Data excerpt:
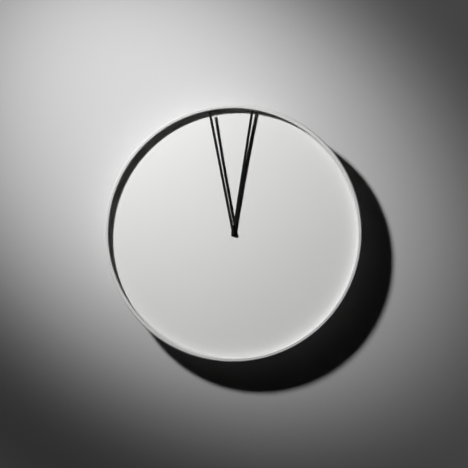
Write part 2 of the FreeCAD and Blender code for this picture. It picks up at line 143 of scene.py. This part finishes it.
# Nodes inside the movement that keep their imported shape, by the finish they take on
WORKS = {
    "train_plastic": (
        "coil_bobbin", "rotor", "intermediate_wheel", "seconds_wheel", "third_wheel",
        "centre_wheel", "minute_wheel",
    ),
    "black_acetal": ("hour_wheel",),
    "housing_black": ("train_bridge",),
    "board_laminate": ("circuit_board",),
    "chip_resin": ("driver_chip",),
    "crystal_can": ("quartz_crystal",),
    "coil_copper": ("coil_winding",),
    "soft_iron": ("stator",),
    "magnet_ferrite": ("rotor_magnet",),
    "arbor_brass": ("minute_shaft",),
    "contact_nickel": ("clutch_spring",),
}

# Backdrop, in metres: a wall with a slanted pool of light painted into its colour round the
# clock, painted shade outside it and a painted glow far out, and a floor below it
WALL_HALF = 4.0
WALL_BACK = 0.0006
WALL_PALE = (0.666, 0.666, 0.666)
WALL_PAINTED_SHADE = 0.07
PAINTED_POOL_AT = (-0.080, 0, 0.081)
PAINTED_POOL_SIZE = (0.431, 1.0, 0.295)
PAINTED_POOL_TURN = math.radians(31.6)
PAINTED_POOL_EDGE = 4.0
PAINTED_GLOW_GREY = 0.22
PAINTED_GLOW_REACH = 0.65
PAINTED_GLOW_EDGE = 6.0
FLOOR_HALF = 8.0
FLOOR_LEVEL = -1.1
FLOOR_GREY = 0.62

# Lights and camera, in metres and watts
WINDOW_AT = Vector((-0.82, -0.967, 0.82))
WINDOW_AIM = Vector((0.400, 0, -0.047))
WINDOW_POWER = 113.0
WINDOW_CONE = math.radians(64.0)
WINDOW_SIZE = 0.065
ROOM_BEFORE = 0.003
ROOM_BEHIND = 2.3
ROOM_STEP = (0.90, 0.97)
ROOM_SEEN = 0.80
CAMERA_AT = (0.00094, -2.0, -0.00084)
CAMERA_LENS = 111.1
CAMERA_SENSOR = 36.0
CAMERA_REACH = 50.0


class Wire:
    """One output of a node. Arithmetic on wires adds Math nodes, so patterns are expressions."""

    def __init__(self, nodes, socket):
        self.nodes = nodes
        self.socket = socket

    def maths(self, operation, first, second):
        return self.nodes.node("ShaderNodeMath", {"operation": operation}, {0: first, 1: second})

    def __add__(self, other):
        return self.maths("ADD", self, other)

    def __sub__(self, other):
        return self.maths("SUBTRACT", self, other)

    def __rsub__(self, other):
        return self.maths("SUBTRACT", other, self)

    def __mul__(self, other):
        return self.maths("MULTIPLY", self, other)

    def __truediv__(self, other):
        return self.maths("DIVIDE", self, other)

    def __pow__(self, other):
        return self.maths("POWER", self, other)

    def __rpow__(self, other):
        return self.maths("POWER", other, self)

    def __gt__(self, other):
        return self.maths("GREATER_THAN", self, other)

    def __lt__(self, other):
        return self.maths("LESS_THAN", self, other)

    __radd__ = __add__
    __rmul__ = __mul__


class Nodes:
    """The emptied node tree of a material or a world, and the one method that fills it."""

    def __init__(self, owner):
        owner.use_nodes = True
        self.tree = owner.node_tree
        self.tree.nodes.clear()

    def node(self, kind, settings=None, values=None, output=0, stops=()):
        """Adds a node: its settings and stops first, then its sockets' values or wires."""
        made = self.tree.nodes.new(kind)
        for name, value in (settings or {}).items():
            setattr(made, name, value)
        for number, (position, colour) in enumerate(stops):
            made.color_ramp.elements[number].position = position
            made.color_ramp.elements[number].color = colour
        for name, value in (values or {}).items():
            if isinstance(value, Wire):
                self.tree.links.new(value.socket, made.inputs[name])
            else:
                made.inputs[name].default_value = value
        return Wire(self, made.outputs[output]) if made.outputs else None

    def mix(self, share, first, second):
        """A colour between two others."""
        return self.node("ShaderNodeMix", {"data_type": "RGBA"}, {0: share, 6: first, 7: second}, 2)

    def length(self, vector):
        return self.node("ShaderNodeVectorMath", {"operation": "LENGTH"}, {0: vector}, "Value")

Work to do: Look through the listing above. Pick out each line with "that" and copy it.

The answer:
# Nodes inside the movement that keep their imported shape, by the finish they take on
    """The emptied node tree of a material or a world, and the one method that fills it."""